_Problem_.
Repeat the full listing, word for word.

_Supplied material_.
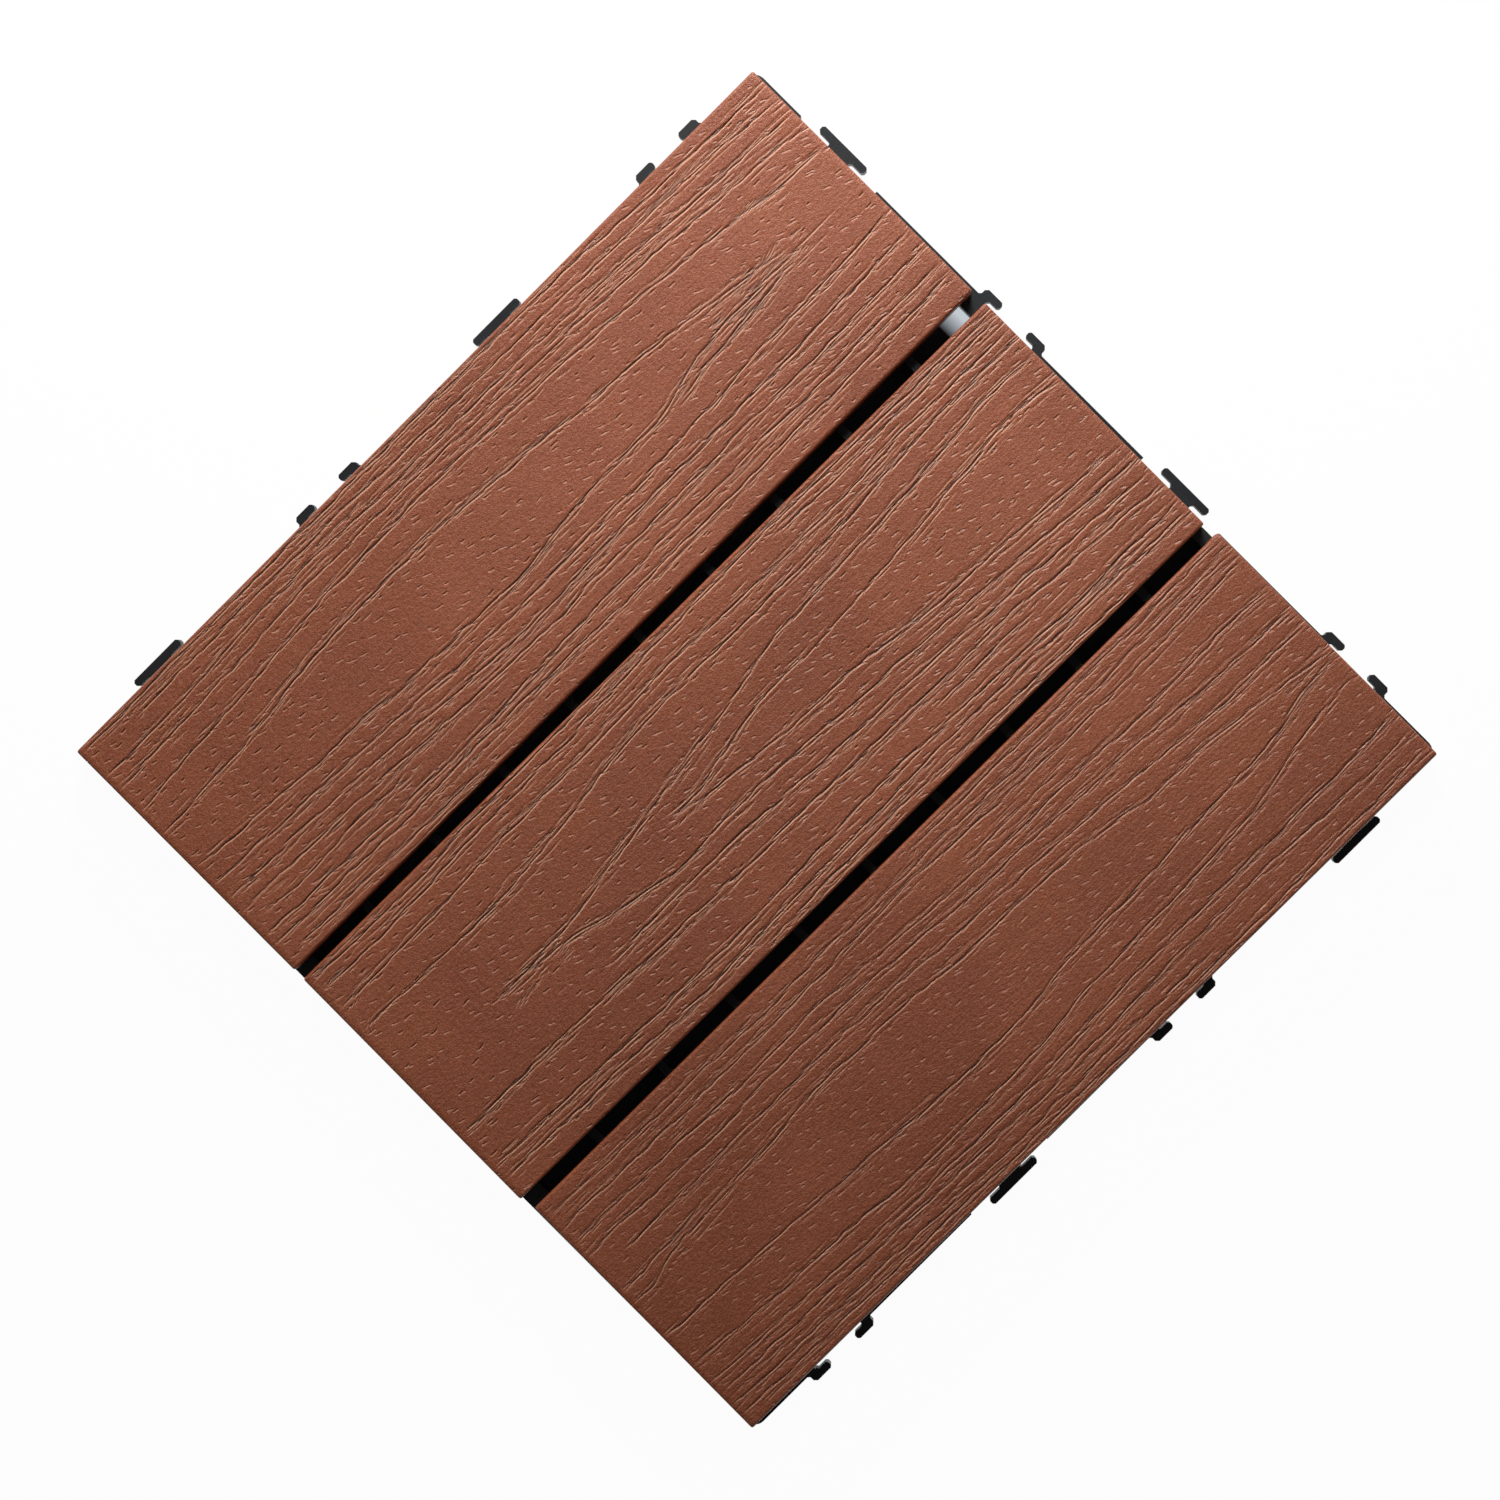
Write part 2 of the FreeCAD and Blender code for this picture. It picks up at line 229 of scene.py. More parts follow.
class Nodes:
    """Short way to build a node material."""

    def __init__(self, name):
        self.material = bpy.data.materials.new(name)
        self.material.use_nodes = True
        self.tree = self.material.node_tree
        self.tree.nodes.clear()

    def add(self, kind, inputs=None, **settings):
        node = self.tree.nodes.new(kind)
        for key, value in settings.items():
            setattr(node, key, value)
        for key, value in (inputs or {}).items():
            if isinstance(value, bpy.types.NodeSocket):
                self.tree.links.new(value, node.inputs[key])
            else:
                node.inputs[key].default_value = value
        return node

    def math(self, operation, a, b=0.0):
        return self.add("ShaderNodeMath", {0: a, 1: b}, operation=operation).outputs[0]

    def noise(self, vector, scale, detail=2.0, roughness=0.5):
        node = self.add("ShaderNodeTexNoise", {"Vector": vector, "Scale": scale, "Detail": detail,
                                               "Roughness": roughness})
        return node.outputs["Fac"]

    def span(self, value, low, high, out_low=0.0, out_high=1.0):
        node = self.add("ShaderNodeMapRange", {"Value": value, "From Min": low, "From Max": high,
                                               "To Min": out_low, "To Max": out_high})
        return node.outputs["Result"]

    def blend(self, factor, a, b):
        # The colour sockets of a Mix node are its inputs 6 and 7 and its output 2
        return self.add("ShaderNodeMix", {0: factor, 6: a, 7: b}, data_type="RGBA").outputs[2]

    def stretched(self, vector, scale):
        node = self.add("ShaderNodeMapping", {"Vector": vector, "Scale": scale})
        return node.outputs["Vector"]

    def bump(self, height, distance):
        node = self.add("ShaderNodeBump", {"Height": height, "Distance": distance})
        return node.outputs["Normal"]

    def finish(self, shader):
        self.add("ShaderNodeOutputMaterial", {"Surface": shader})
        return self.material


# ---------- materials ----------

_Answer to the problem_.
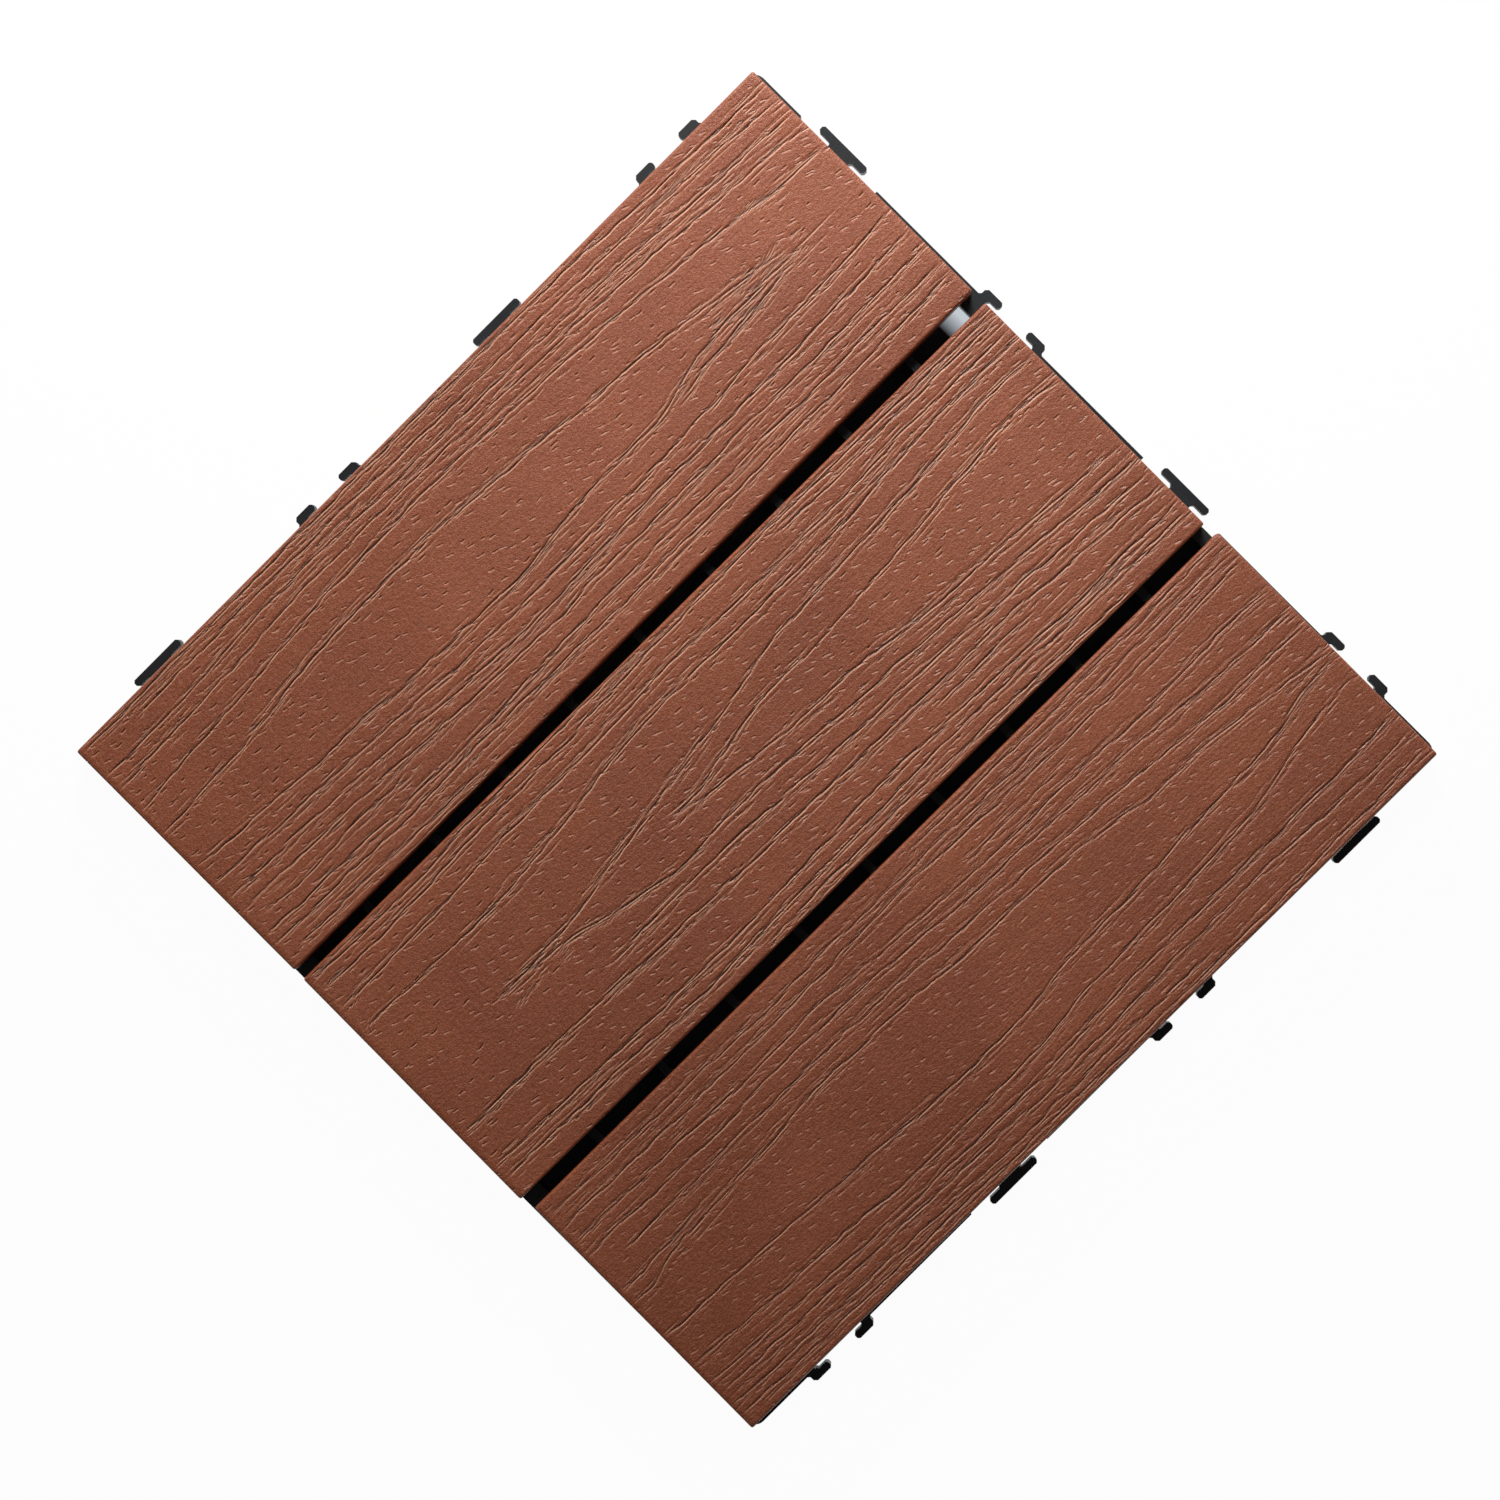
Write part 2 of the FreeCAD and Blender code for this picture. It picks up at line 229 of scene.py. More parts follow.
class Nodes:
    """Short way to build a node material."""

    def __init__(self, name):
        self.material = bpy.data.materials.new(name)
        self.material.use_nodes = True
        self.tree = self.material.node_tree
        self.tree.nodes.clear()

    def add(self, kind, inputs=None, **settings):
        node = self.tree.nodes.new(kind)
        for key, value in settings.items():
            setattr(node, key, value)
        for key, value in (inputs or {}).items():
            if isinstance(value, bpy.types.NodeSocket):
                self.tree.links.new(value, node.inputs[key])
            else:
                node.inputs[key].default_value = value
        return node

    def math(self, operation, a, b=0.0):
        return self.add("ShaderNodeMath", {0: a, 1: b}, operation=operation).outputs[0]

    def noise(self, vector, scale, detail=2.0, roughness=0.5):
        node = self.add("ShaderNodeTexNoise", {"Vector": vector, "Scale": scale, "Detail": detail,
                                               "Roughness": roughness})
        return node.outputs["Fac"]

    def span(self, value, low, high, out_low=0.0, out_high=1.0):
        node = self.add("ShaderNodeMapRange", {"Value": value, "From Min": low, "From Max": high,
                                               "To Min": out_low, "To Max": out_high})
        return node.outputs["Result"]

    def blend(self, factor, a, b):
        # The colour sockets of a Mix node are its inputs 6 and 7 and its output 2
        return self.add("ShaderNodeMix", {0: factor, 6: a, 7: b}, data_type="RGBA").outputs[2]

    def stretched(self, vector, scale):
        node = self.add("ShaderNodeMapping", {"Vector": vector, "Scale": scale})
        return node.outputs["Vector"]

    def bump(self, height, distance):
        node = self.add("ShaderNodeBump", {"Height": height, "Distance": distance})
        return node.outputs["Normal"]

    def finish(self, shader):
        self.add("ShaderNodeOutputMaterial", {"Surface": shader})
        return self.material


# ---------- materials ----------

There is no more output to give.